Debby Downer or Realistic Rick: In light of all the well-deserved euphoria around recent stock market performance (more than 50% of the S&P 500 year-to-date gains have come in the last six weeks), it is worth taking a step back to evaluate the move in the context of economic fundamentals. Investors can (and do) move markets well abroad of fundamentals, and markets can remain detached from fundamentals for extended periods of time. Eventually however fundamentals reassert themselves which is why you see valuation metrics such as the price-to-earnings ratio expand and contract over time, but generally mean revert around their average level. On this point, the chart below of the Shiller PE Ratio* illustrates the current valuation of the S&P 500 based on average earnings over the last 10 years.
Shiller PE Ratio
Keep in mind that the Shiller PE Ratio is not intended to be a market-timing signal, although market events have been associated with it. Rather the metric has demonstrated strong predictive capabilities for future, long-term stock market returns. A high ratio implies lower than average long-term average returns and vice-versa. Currently the ratio stands at a level that has only been exceeded on two previous occasions, one of which was the highly unusual Dot-com Bubble. There are many critics of this metric and it is not a perfect forecasting tool. That being said, while markets may continue to rise in the short term to even higher valuations, history suggests that (absent an acceleration in corporate earnings growth) equity market returns over the next 5-10 years are destined to be muted relative to historical averages…and certainly lower than those experienced recently.

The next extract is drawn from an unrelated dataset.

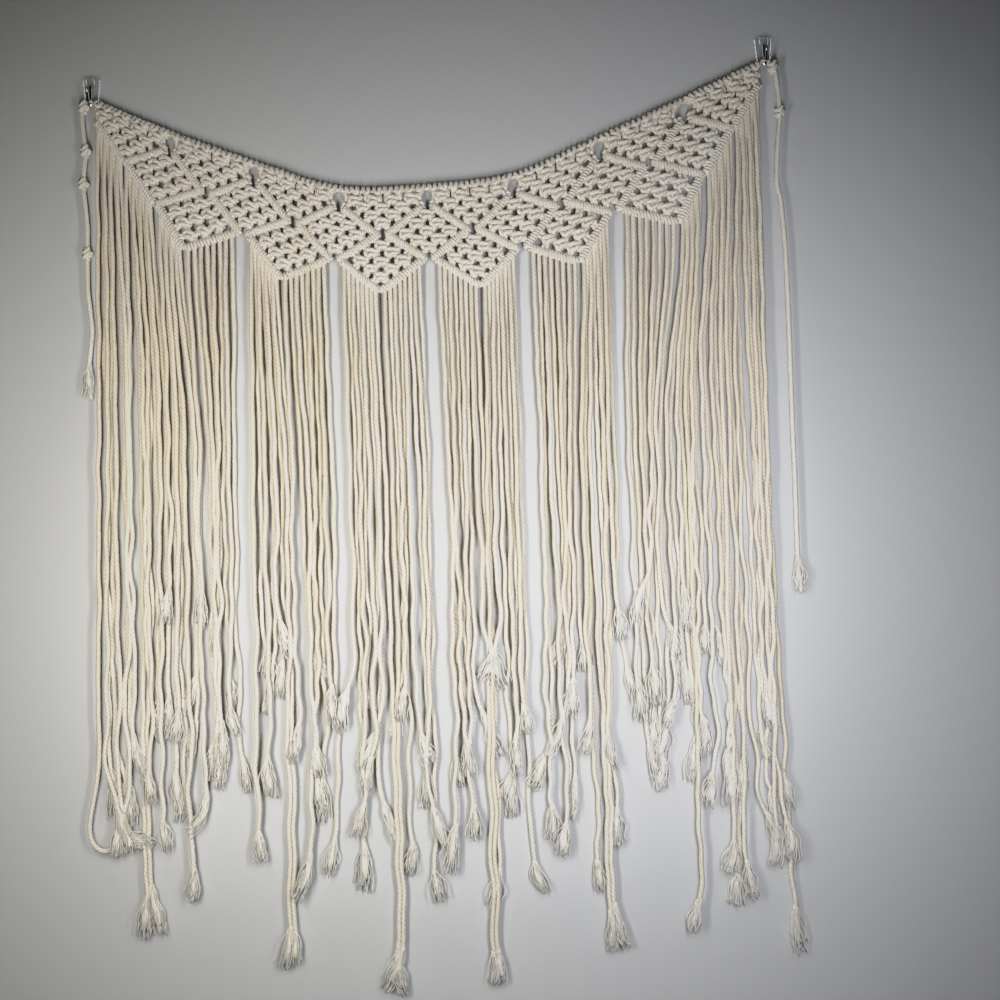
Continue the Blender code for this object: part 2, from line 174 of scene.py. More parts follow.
def add_node(
    tree: bpy.types.NodeTree,
    kind: str,
    settings: dict | None = None,
    links: dict | None = None,
) -> bpy.types.Node:
    """Adds a node, with its settings and what feeds it.

    Args:
        tree: The node tree.
        kind: Blender's name of the node's class.
        settings: Socket values by socket name or number, and attributes by name.
        links: Output sockets by the name or number of the input that they feed.

    Returns:
        The new node.
    """
    node = tree.nodes.new(kind)
    for name, value in (settings or {}).items():
        if isinstance(name, int) or name in node.inputs:
            node.inputs[name].default_value = value
        else:
            setattr(node, name, value)
    for name, socket in (links or {}).items():
        tree.links.new(socket, node.inputs[name])
    return node


def blank_material(name: str) -> tuple[bpy.types.Material, bpy.types.NodeTree]:
    """Makes a material whose node tree is empty.

    Args:
        name: The material's name.

    Returns:
        The material and its node tree.
    """
    material = bpy.data.materials.new(name)
    material.use_nodes = True
    material.node_tree.nodes.clear()
    return material, material.node_tree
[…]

Caught in the Act: China is a currency manipulator, just as president-elect Trump and the media have long claimed. Importantly though, China’s manipulation is not intended to reduce the value of the Renminbi to make their exports more competitive in the global marketplace (the typical reason for central banks to reduce the value of their currency), but rather to prevent the value of the currency from plunging. If China’s currency were allowed to float, unhindered by China’s central bank, the currency would quickly devalue and wreak havoc on the Chinese economy. This, in turn, would be extremely negative for the global economy. As the chart below illustrates, since 2014 China has spent nearly a trillion dollars (25% of their available foreign reserves) supporting the Renminbi. The decline in foreign reserves reflects asset sales (including US Treasuries, of which China is the largest foreign owner) which China uses to fund purchases of the Renminbi, therein supporting the price. So, while China is certainly manipulating their currency, their intent is not as nefarious as posited by the media. Now China’s restrictive trade policies are a different matter for a different time.
Sources: Bloomberg and Covenant Investment Research
As an aside, every central banks acts to manipulate the value of their country’s currency in an effort to increase or slow economic growth. Since the Financial Crisis the major central banks have adopted a “race to the bottom” approach to help their countries grab a larger portion of the shrinking global economic pie. Witness the negative interest rate policies in Japan and the Eurozone, or the long-held zero-interest rate policy in the United States. It is what it is… currency wars are a post-Financial Crisis version of “The Cold War” in which no shots are fired, and central banks do not publicly acknowledge their intent, but their actions are very real.
Economic Wrap-Up: It was a relatively slow week for economic data releases, but there were a couple of nuggets. The October Job Openings and Labor Turnover (JOLT) survey provided further evidence of a stable/mature labor market. Job openings, at 5.5 million remain high, but little changed from the level seen one year ago. It is worth noting that the number of people quitting their jobs (2.2%) relative to the number people being laid off (1.1%) is the highest since 2007. These metrics indicate that job-hopping is becoming more prevalent as employees have sufficient confidence to quit their jobs to seek better opportunities elsewhere. The ISM Non-Manufacturing Index for November rose to 57.2 (well above expectations) and is at its highest levels since October 2015.
Be well and Godspeed,
* The cyclically adjusted price-to-earnings ratio (“CAPE”) is defined as price divided by the average of ten years of earnings, adjusted for inflation. It is also known as the “Shiller Ratio”, named for Robert Shiller, who won a Nobel Prize for his research into the metric.